> [Exercise aim]:
Output the material below in full, exactly as it is.

[Start of Data lines]

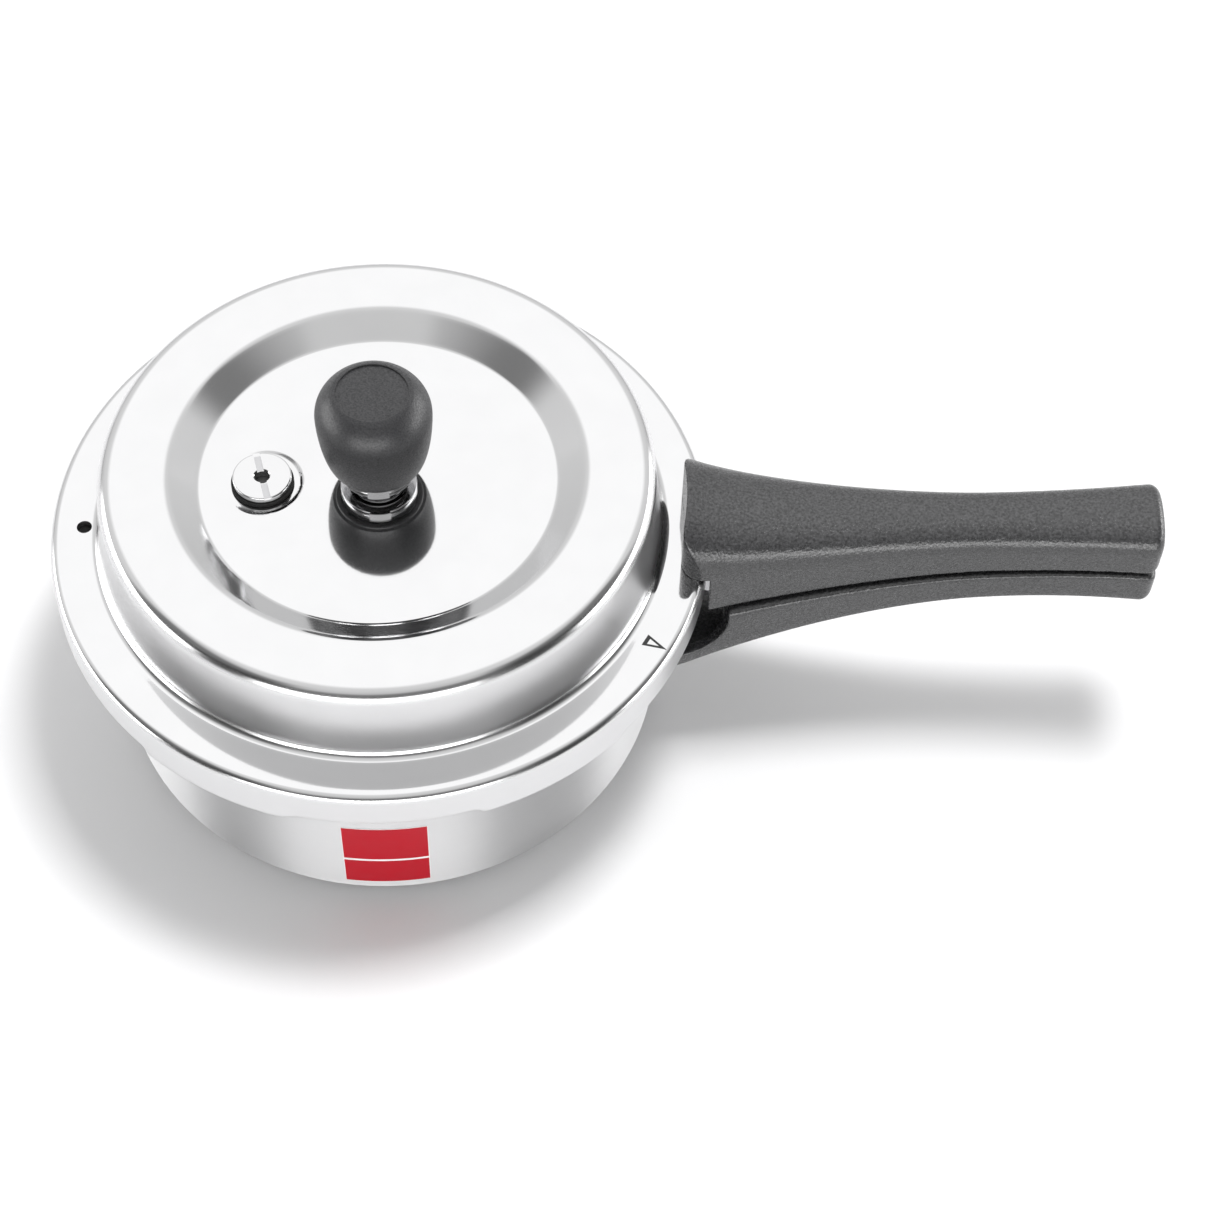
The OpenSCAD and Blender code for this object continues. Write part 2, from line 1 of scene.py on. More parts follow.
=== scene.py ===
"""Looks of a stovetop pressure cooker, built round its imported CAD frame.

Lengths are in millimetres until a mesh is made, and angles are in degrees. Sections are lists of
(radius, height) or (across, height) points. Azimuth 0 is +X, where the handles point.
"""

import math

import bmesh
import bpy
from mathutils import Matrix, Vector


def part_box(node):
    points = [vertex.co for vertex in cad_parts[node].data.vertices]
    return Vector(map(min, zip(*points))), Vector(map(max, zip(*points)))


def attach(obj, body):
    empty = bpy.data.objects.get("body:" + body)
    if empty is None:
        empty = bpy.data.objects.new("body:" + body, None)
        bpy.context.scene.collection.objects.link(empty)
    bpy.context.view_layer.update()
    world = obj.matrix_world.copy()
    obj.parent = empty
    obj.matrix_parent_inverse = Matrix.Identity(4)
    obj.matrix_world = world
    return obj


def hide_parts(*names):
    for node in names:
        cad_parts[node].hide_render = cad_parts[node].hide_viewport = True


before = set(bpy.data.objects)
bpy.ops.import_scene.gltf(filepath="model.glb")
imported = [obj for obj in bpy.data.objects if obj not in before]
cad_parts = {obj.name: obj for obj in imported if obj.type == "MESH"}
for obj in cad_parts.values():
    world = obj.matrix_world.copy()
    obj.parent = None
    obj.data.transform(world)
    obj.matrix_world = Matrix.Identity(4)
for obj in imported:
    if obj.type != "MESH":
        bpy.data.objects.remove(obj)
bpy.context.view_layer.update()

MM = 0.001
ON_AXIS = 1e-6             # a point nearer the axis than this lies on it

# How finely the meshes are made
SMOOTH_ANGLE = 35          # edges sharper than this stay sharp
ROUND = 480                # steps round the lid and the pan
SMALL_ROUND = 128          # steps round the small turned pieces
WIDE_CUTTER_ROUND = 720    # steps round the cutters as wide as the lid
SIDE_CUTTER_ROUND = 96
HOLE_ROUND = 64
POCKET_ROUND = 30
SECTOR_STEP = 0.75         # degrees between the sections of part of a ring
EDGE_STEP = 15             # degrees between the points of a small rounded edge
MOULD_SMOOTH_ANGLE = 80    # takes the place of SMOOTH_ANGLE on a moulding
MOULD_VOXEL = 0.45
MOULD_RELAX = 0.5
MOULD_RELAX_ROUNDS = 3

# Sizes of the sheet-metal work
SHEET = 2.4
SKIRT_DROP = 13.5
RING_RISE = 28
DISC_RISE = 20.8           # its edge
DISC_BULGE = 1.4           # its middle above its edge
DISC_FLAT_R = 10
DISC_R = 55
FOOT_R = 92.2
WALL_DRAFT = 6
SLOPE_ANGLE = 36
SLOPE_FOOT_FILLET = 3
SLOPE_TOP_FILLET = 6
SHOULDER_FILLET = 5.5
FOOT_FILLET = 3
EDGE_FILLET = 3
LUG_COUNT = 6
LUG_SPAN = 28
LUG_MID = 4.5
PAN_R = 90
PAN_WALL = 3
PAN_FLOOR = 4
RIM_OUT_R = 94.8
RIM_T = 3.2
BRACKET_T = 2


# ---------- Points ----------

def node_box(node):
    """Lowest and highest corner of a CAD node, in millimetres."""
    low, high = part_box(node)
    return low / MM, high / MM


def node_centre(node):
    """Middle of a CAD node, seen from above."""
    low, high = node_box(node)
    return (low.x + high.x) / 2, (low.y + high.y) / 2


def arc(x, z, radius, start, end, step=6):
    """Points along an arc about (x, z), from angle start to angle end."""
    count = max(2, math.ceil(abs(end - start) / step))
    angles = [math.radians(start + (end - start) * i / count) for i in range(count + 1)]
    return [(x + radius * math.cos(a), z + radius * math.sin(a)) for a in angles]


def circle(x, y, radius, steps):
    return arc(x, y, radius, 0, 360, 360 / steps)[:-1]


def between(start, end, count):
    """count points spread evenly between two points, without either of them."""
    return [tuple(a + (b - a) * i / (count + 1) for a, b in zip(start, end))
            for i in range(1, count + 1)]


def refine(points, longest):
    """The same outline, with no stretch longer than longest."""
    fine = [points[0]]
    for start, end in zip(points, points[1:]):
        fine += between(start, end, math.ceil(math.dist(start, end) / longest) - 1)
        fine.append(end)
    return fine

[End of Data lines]

> [Expected answer]:
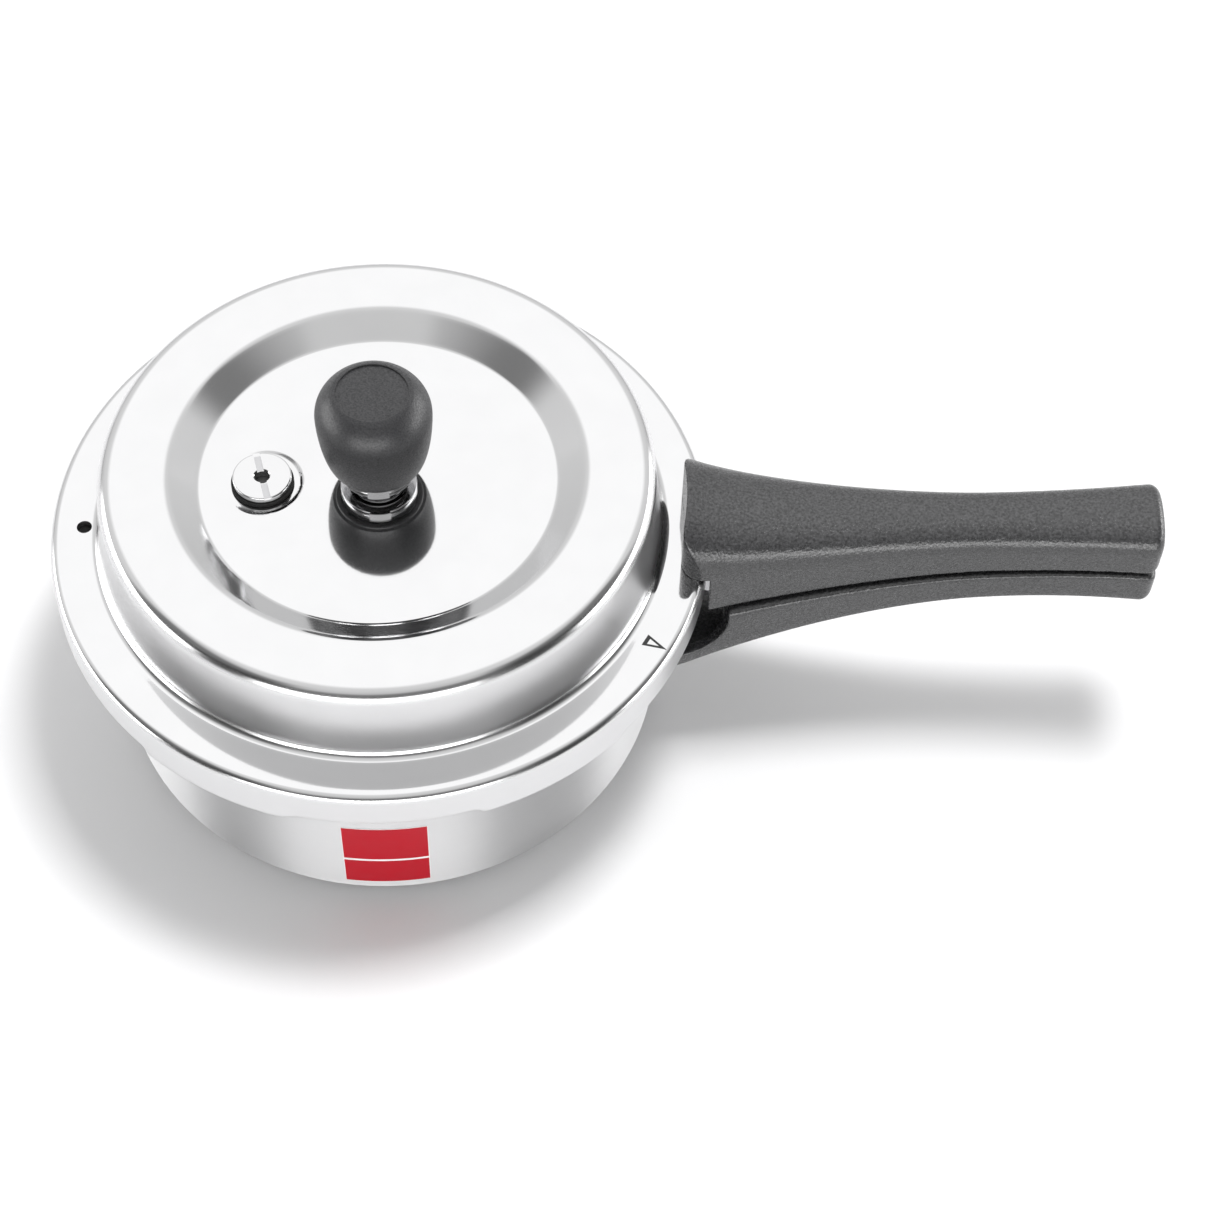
The OpenSCAD and Blender code for this object continues. Write part 2, from line 1 of scene.py on. More parts follow.
=== scene.py ===
"""Looks of a stovetop pressure cooker, built round its imported CAD frame.

Lengths are in millimetres until a mesh is made, and angles are in degrees. Sections are lists of
(radius, height) or (across, height) points. Azimuth 0 is +X, where the handles point.
"""

import math

import bmesh
import bpy
from mathutils import Matrix, Vector


def part_box(node):
    points = [vertex.co for vertex in cad_parts[node].data.vertices]
    return Vector(map(min, zip(*points))), Vector(map(max, zip(*points)))


def attach(obj, body):
    empty = bpy.data.objects.get("body:" + body)
    if empty is None:
        empty = bpy.data.objects.new("body:" + body, None)
        bpy.context.scene.collection.objects.link(empty)
    bpy.context.view_layer.update()
    world = obj.matrix_world.copy()
    obj.parent = empty
    obj.matrix_parent_inverse = Matrix.Identity(4)
    obj.matrix_world = world
    return obj


def hide_parts(*names):
    for node in names:
        cad_parts[node].hide_render = cad_parts[node].hide_viewport = True


before = set(bpy.data.objects)
bpy.ops.import_scene.gltf(filepath="model.glb")
imported = [obj for obj in bpy.data.objects if obj not in before]
cad_parts = {obj.name: obj for obj in imported if obj.type == "MESH"}
for obj in cad_parts.values():
    world = obj.matrix_world.copy()
    obj.parent = None
    obj.data.transform(world)
    obj.matrix_world = Matrix.Identity(4)
for obj in imported:
    if obj.type != "MESH":
        bpy.data.objects.remove(obj)
bpy.context.view_layer.update()

MM = 0.001
ON_AXIS = 1e-6             # a point nearer the axis than this lies on it

# How finely the meshes are made
SMOOTH_ANGLE = 35          # edges sharper than this stay sharp
ROUND = 480                # steps round the lid and the pan
SMALL_ROUND = 128          # steps round the small turned pieces
WIDE_CUTTER_ROUND = 720    # steps round the cutters as wide as the lid
SIDE_CUTTER_ROUND = 96
HOLE_ROUND = 64
POCKET_ROUND = 30
SECTOR_STEP = 0.75         # degrees between the sections of part of a ring
EDGE_STEP = 15             # degrees between the points of a small rounded edge
MOULD_SMOOTH_ANGLE = 80    # takes the place of SMOOTH_ANGLE on a moulding
MOULD_VOXEL = 0.45
MOULD_RELAX = 0.5
MOULD_RELAX_ROUNDS = 3

# Sizes of the sheet-metal work
SHEET = 2.4
SKIRT_DROP = 13.5
RING_RISE = 28
DISC_RISE = 20.8           # its edge
DISC_BULGE = 1.4           # its middle above its edge
DISC_FLAT_R = 10
DISC_R = 55
FOOT_R = 92.2
WALL_DRAFT = 6
SLOPE_ANGLE = 36
SLOPE_FOOT_FILLET = 3
SLOPE_TOP_FILLET = 6
SHOULDER_FILLET = 5.5
FOOT_FILLET = 3
EDGE_FILLET = 3
LUG_COUNT = 6
LUG_SPAN = 28
LUG_MID = 4.5
PAN_R = 90
PAN_WALL = 3
PAN_FLOOR = 4
RIM_OUT_R = 94.8
RIM_T = 3.2
BRACKET_T = 2


# ---------- Points ----------

def node_box(node):
    """Lowest and highest corner of a CAD node, in millimetres."""
    low, high = part_box(node)
    return low / MM, high / MM


def node_centre(node):
    """Middle of a CAD node, seen from above."""
    low, high = node_box(node)
    return (low.x + high.x) / 2, (low.y + high.y) / 2


def arc(x, z, radius, start, end, step=6):
    """Points along an arc about (x, z), from angle start to angle end."""
    count = max(2, math.ceil(abs(end - start) / step))
    angles = [math.radians(start + (end - start) * i / count) for i in range(count + 1)]
    return [(x + radius * math.cos(a), z + radius * math.sin(a)) for a in angles]


def circle(x, y, radius, steps):
    return arc(x, y, radius, 0, 360, 360 / steps)[:-1]


def between(start, end, count):
    """count points spread evenly between two points, without either of them."""
    return [tuple(a + (b - a) * i / (count + 1) for a, b in zip(start, end))
            for i in range(1, count + 1)]


def refine(points, longest):
    """The same outline, with no stretch longer than longest."""
    fine = [points[0]]
    for start, end in zip(points, points[1:]):
        fine += between(start, end, math.ceil(math.dist(start, end) / longest) - 1)
        fine.append(end)
    return fine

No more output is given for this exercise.